Repeat the full listing, word for word.

### DATA EXTRACT

^^^^^^^^

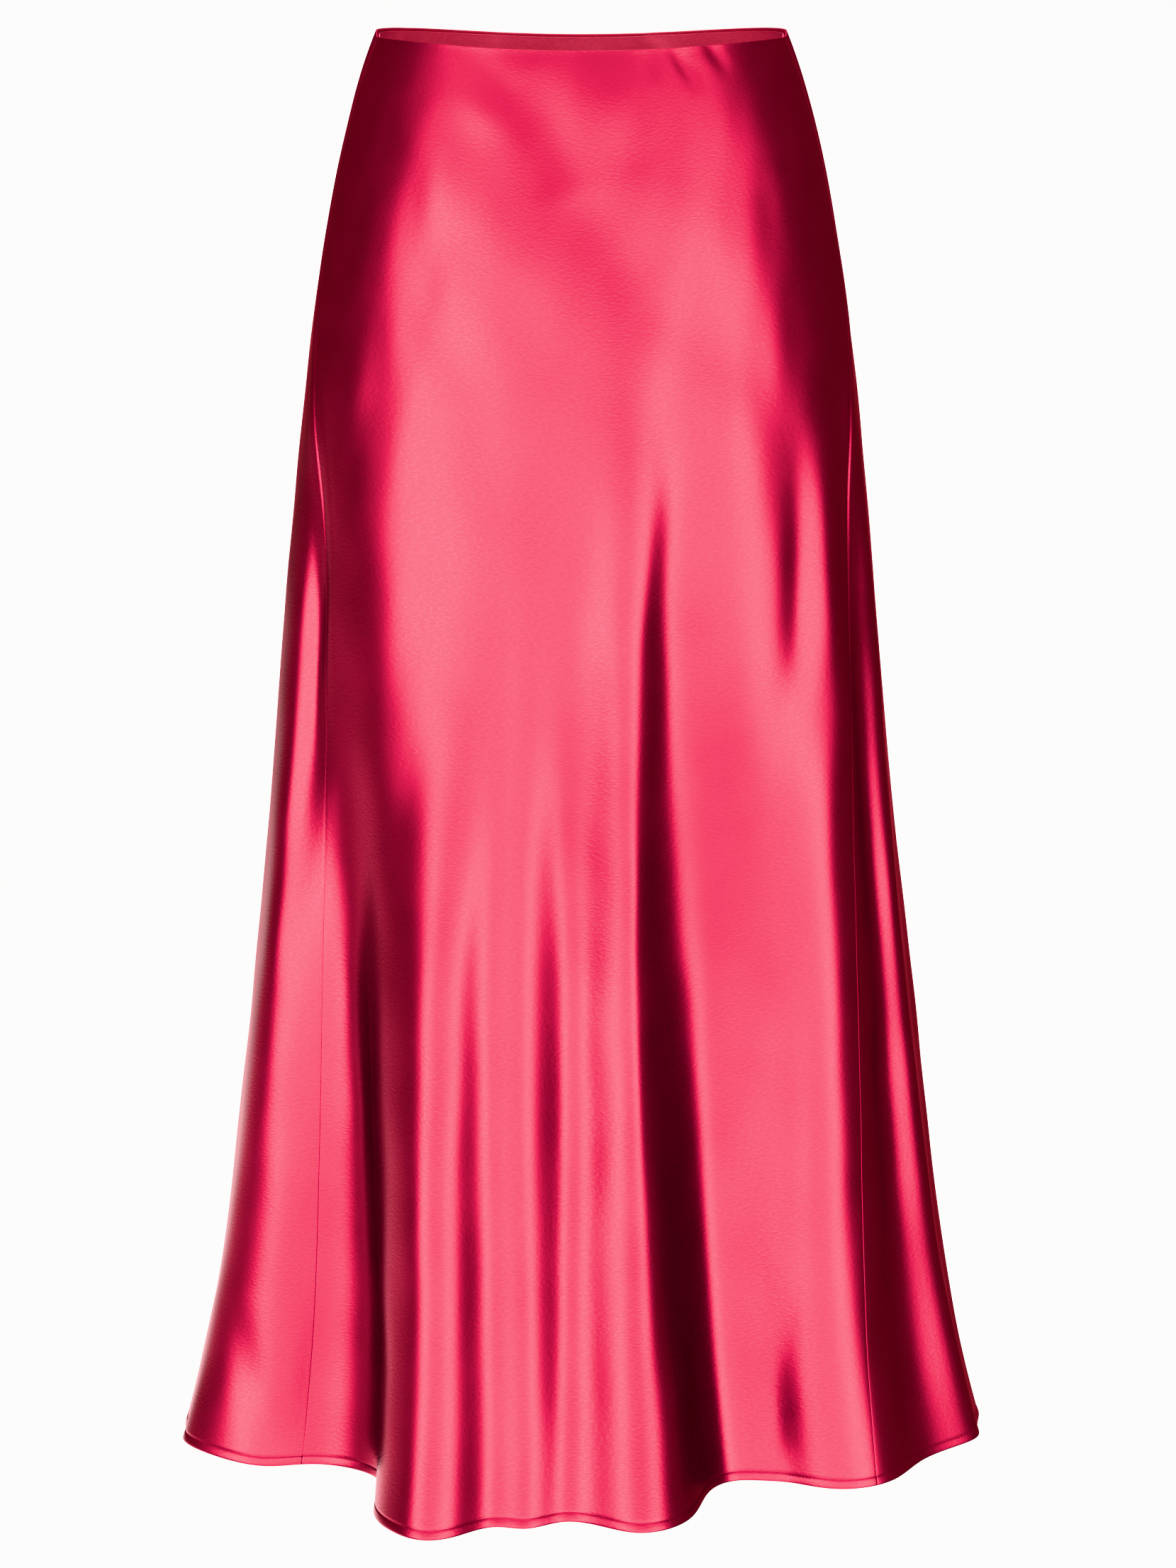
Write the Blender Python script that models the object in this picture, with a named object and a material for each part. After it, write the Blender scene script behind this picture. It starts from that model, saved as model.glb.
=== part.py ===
"""A bias-cut satin A-line midi skirt, filled out as if worn: front and back panels that skim the hips
and open into soft flutes at the hem, with a facing of the same cloth inside the waist.

The frame: the origin is the middle of the waist opening, at the height of its side seams. +Z is up,
the front faces -Y, and +X is to the right of someone who looks at the front. Lengths are in metres.
"""
import math

import bpy
import numpy as np

MM = 0.001

# Driving sizes
LENGTH = 840 * MM          # waist to hem along the side
THIGH = 340 * MM           # the folds are given at this level, at the knee and at the hem
KNEE = 550 * MM
CLOTH = 1.5 * MM           # wall that stands for the satin
HEM_TURN = 6 * MM          # depth of the narrow turned hem
HEM_WALL = 2.3 * MM        # wall where the hem is turned up
FACING_DEPTH = 38 * MM     # how far the waist facing reaches down inside
FACING_WALL = 1.0 * MM
SEAM_GAP = 0.3 * MM        # clearance between neighbouring pieces
PANEL_GAP = 0.55 * MM      # the same between the two panels, whose seams run aslant over the folds
WAIST_DIP = 5.3 * MM       # centre front and centre back sit this much lower than the sides
SEAM_BEHIND = 0.5 * MM     # the facing's top edge rolls in below the panel's by this much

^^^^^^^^

### EXERCISE SOLUTION
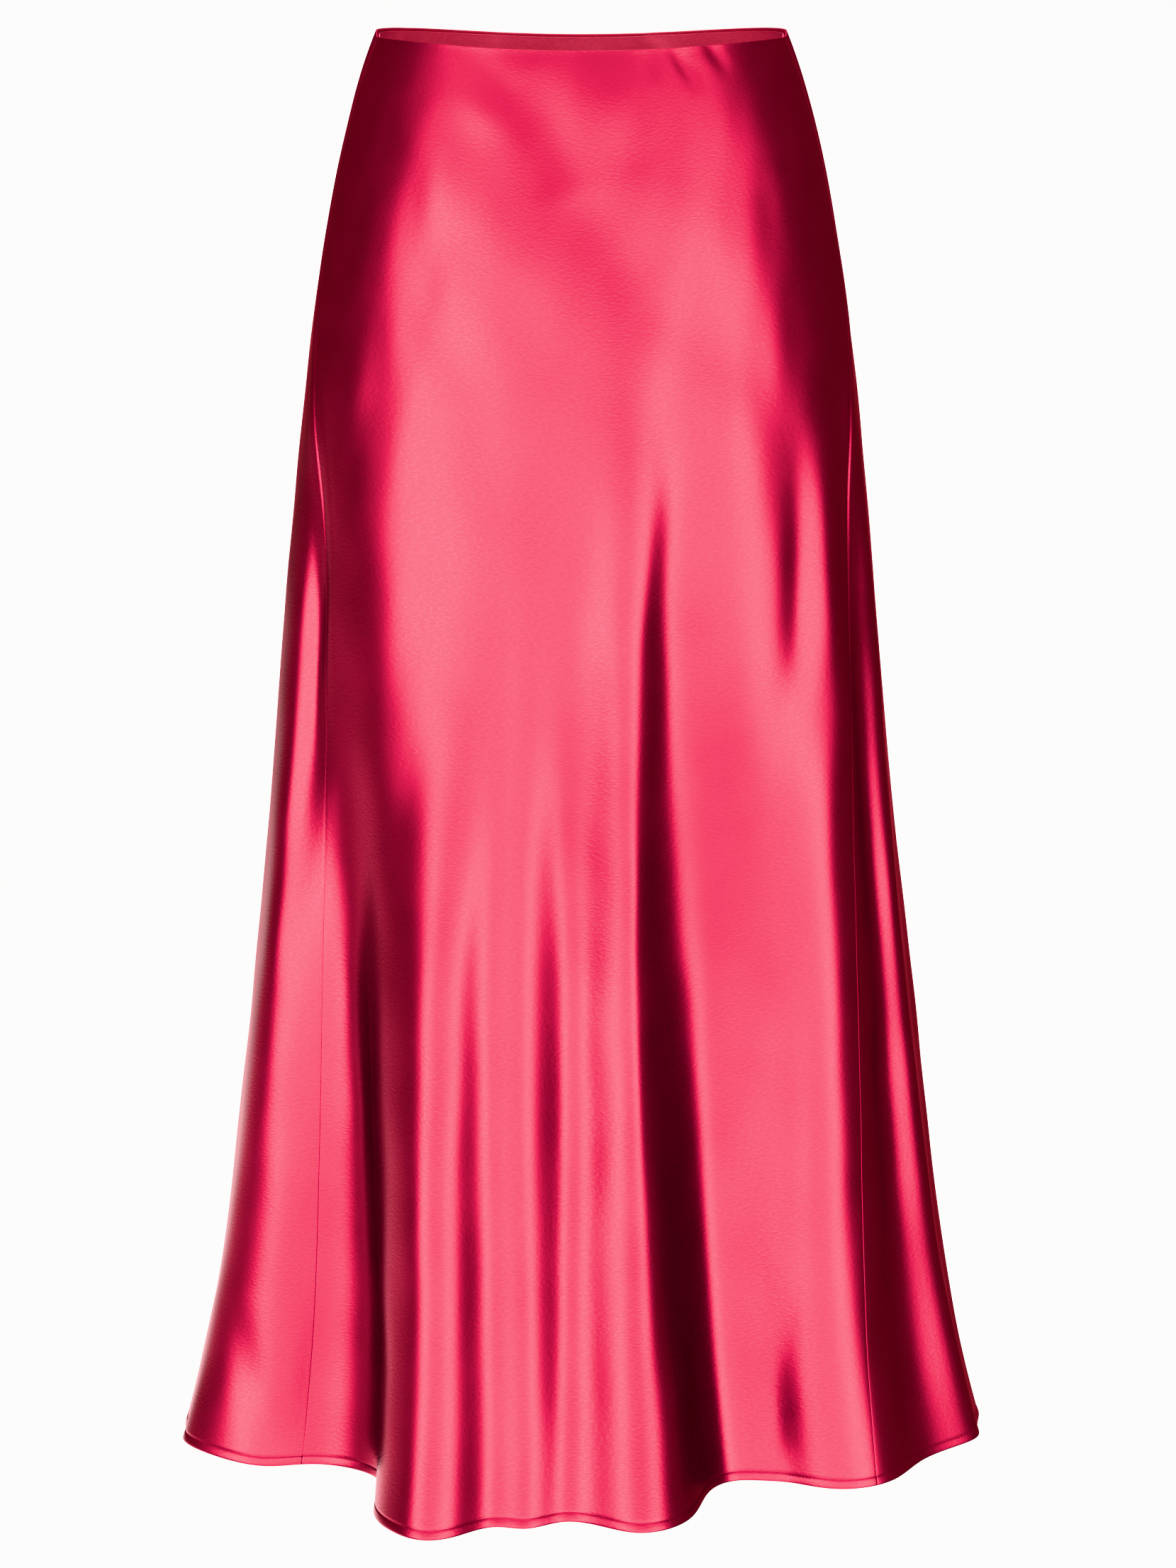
Write the Blender Python script that models the object in this picture, with a named object and a material for each part. After it, write the Blender scene script behind this picture. It starts from that model, saved as model.glb.
=== part.py ===
"""A bias-cut satin A-line midi skirt, filled out as if worn: front and back panels that skim the hips
and open into soft flutes at the hem, with a facing of the same cloth inside the waist.

The frame: the origin is the middle of the waist opening, at the height of its side seams. +Z is up,
the front faces -Y, and +X is to the right of someone who looks at the front. Lengths are in metres.
"""
import math

import bpy
import numpy as np

MM = 0.001

# Driving sizes
LENGTH = 840 * MM          # waist to hem along the side
THIGH = 340 * MM           # the folds are given at this level, at the knee and at the hem
KNEE = 550 * MM
CLOTH = 1.5 * MM           # wall that stands for the satin
HEM_TURN = 6 * MM          # depth of the narrow turned hem
HEM_WALL = 2.3 * MM        # wall where the hem is turned up
FACING_DEPTH = 38 * MM     # how far the waist facing reaches down inside
FACING_WALL = 1.0 * MM
SEAM_GAP = 0.3 * MM        # clearance between neighbouring pieces
PANEL_GAP = 0.55 * MM      # the same between the two panels, whose seams run aslant over the folds
WAIST_DIP = 5.3 * MM       # centre front and centre back sit this much lower than the sides
SEAM_BEHIND = 0.5 * MM     # the facing's top edge rolls in below the panel's by this much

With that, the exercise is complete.